The LGA welcomed the Government’s plans to reform local government finance, including a guarantee of multi-year settlements, a move away from ring-fenced grants and reducing reliance on competitive bidding.

It also said the Chancellor should ensure the implementation of fair funding reforms, which are expected to adjust formulas used to allocate government grants and prioritise deprived areas, and that they must include “robust transitional arrangements” to protect the sustainability of all councils.

The LGA also highlighted the need to address an estimated £5 billion deficit in Send budgets.

While councils are legally required to set a balanced budget each year, these cumulative overspends are permitted under a special arrangement.

The LGA welcomed an announcement that councils can continue to keep these deficits off their main balance sheets until 2028/29 as “helpful”.

But it warned that in the absence of a long-term solution, these deficits are still an “existential threat for a number of councils”.

This is because these deficits are financed by cash, meaning councils incur substantial cash flow costs, primarily due to lost interest.

In addition, councils that are forced to supplement their cash flow with borrowing incur an additional interest burden.

The LGA estimates that the forecast deficit of £5 billion in 2025/26 will result in councils losing £200 million in unearned income alone.

Writing this accumulated burden off as part of the wider Send reforms would give councils and schools the chance to focus on improving provision rather than firefighting finances, the LGA said.

It also called on the Chancellor to ensure the Government covers the cost of local government reorganisation, which will see two-tier areas replaced by single unitary authorities.

Commons Public Account Committee chairman Sir Geoffrey Clifton-Brown has said the wholesale reorganisation of local government at a time of financial strain on councils “risks turning existing financial problems into far larger ones”.

Liberal Democrats local government spokeswoman Zoe Franklin said: “Many councils are being crippled with spiralling costs from Send to adult social care….

“The sticking plaster effect simply won’t do, and to truly help local government they (the Government) should urgently get on with reforming social care, and work on a cross-party basis to ensure the broken Send system works better for children and their families.”
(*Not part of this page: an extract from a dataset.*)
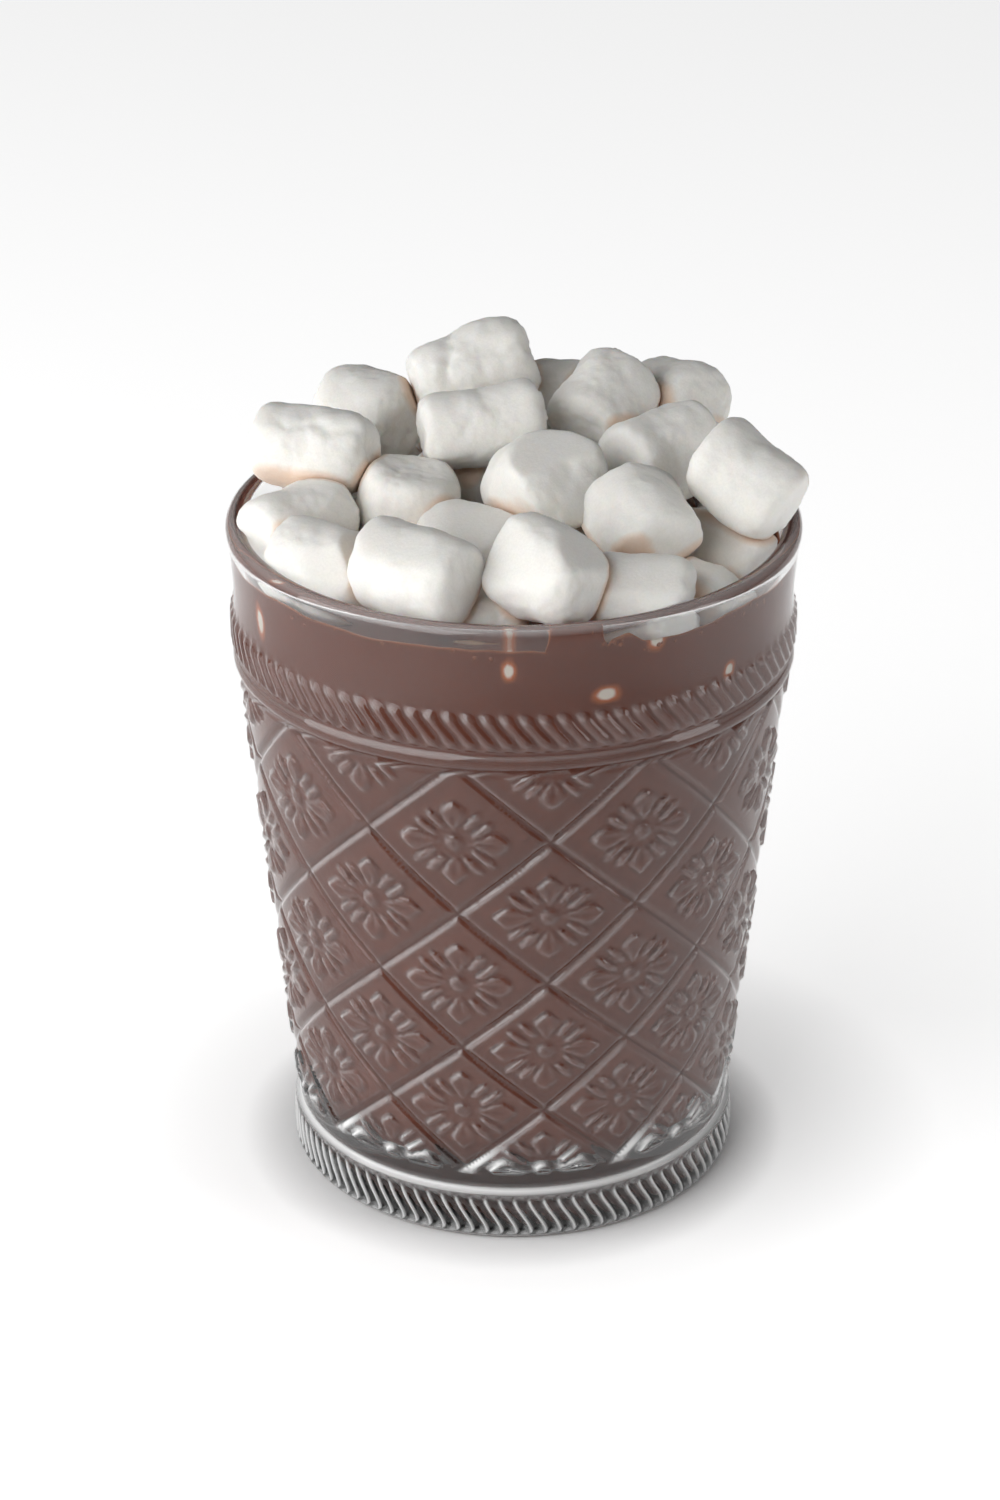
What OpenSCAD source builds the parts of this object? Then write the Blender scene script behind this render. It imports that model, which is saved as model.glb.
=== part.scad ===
// Hot chocolate in a pressed-glass tumbler, heaped with small marshmallows.
// Millimetres, +Z up. The origin is the middle of the foot, on the table.

/* [Glass] */
// Height of the glass, from the table to the top of its lip
glass_height = 108; // [90:1:130]
// Outer radius at the lip
mouth_radius = 43.7; // [36:0.1:52]
// Outer radius of the tapered wall where it meets the round ring
shoulder_radius = 42.4; // [35:0.1:50]
// Outer radius of the tapered wall just above the foot
waist_radius = 34.2; // [28:0.1:42]
// Thickness of the wall at the lip
wall = 3; // [2.4:0.1:4]
// Thickness of the wall where it meets the bottom
low_wall = 3.2; // [2.4:0.1:5]
// Thickness of glass under the drink
bottom = 10.4; // [8:0.1:14]
// Rounding of the inside where the wall meets the bottom
inner_round = 10; // [4:0.5:12]

/* [Foot] */
// Height of the fluted foot ring
foot_height = 8; // [6:0.5:10]
// How far the foot ring stands out past the waist
foot_bulge = 0.8; // [0.4:0.1:2]
// Rounding of the foot ring's two edges
foot_round = 1.4; // [0.5:0.1:2.5]
// Radius of the hollow under the glass
hollow_radius = 27; // [18:0.5:27]
// Depth of the hollow under the glass
hollow_depth = 2; // [1:0.1:3]

/* [Collar] */
// How far the middle of the round ring lies below the top of the lip
ring_drop = 21.8; // [18:0.1:26]
// Radius of the round ring's section
ring_bead = 1.7; // [1:0.1:2.2]
// How far the round ring stands out of the collar
ring_stand = 0.3; // [0.1:0.1:0.8]
// Height of the ribbed band above the round ring
band_height = 7; // [4:0.5:9]
// How far the ribbed band swells out of the collar
band_swell = 0.3; // [0.2:0.1:0.8]
// How much wider the lip is than the collar below it
lip_flare = 1; // [0.4:0.1:1.6]

/* [Drink] */
// How far the drink stays below the top of the lip
drink_drop = 6; // [4:0.5:20]

/* [Marshmallows] */
// Usual length of a marshmallow
sweet_length = 15; // [12:0.5:18]
// Usual width of a marshmallow
sweet_width = 12.5; // [10:0.5:15]
// Clearance between marshmallows, and between them and the glass
clearance = 0.8; // [0.6:0.1:1]
// Clearance between a marshmallow and the dent it makes in the drink
dent = 0.2; // [0.1:0.05:0.4]

/* [Hidden] */
$fn = 72;

// The lip is a full round, and the inside is a cone down to the rounded bottom
lip_round = wall / 2;
lip_z = glass_height - lip_round;
lip_ring = mouth_radius - lip_round;
inner_top = mouth_radius - wall;
inner_low = waist_radius - low_wall;
inner_lean = (inner_top - inner_low) / (lip_z - bottom);
function inner_radius(z) = inner_top - (lip_z - z) * inner_lean;

collar_radius = mouth_radius - lip_flare;
ring_z = glass_height - ring_drop;
band_z = ring_z + ring_bead;
drink_z = glass_height - drink_drop;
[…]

A Ministry of Housing, Communities and Local Government spokesperson said: “We’re turning the tide on decades of underfunding in councils in England so we can give people the high-quality public services they deserve.

“We’ve made £69 billion available this year for councils – a 6.8% increase in cash terms – and will go further by fixing an outdated funding system so that money goes to places that need it most, and introducing multi-year finance settlements to give councils stability.”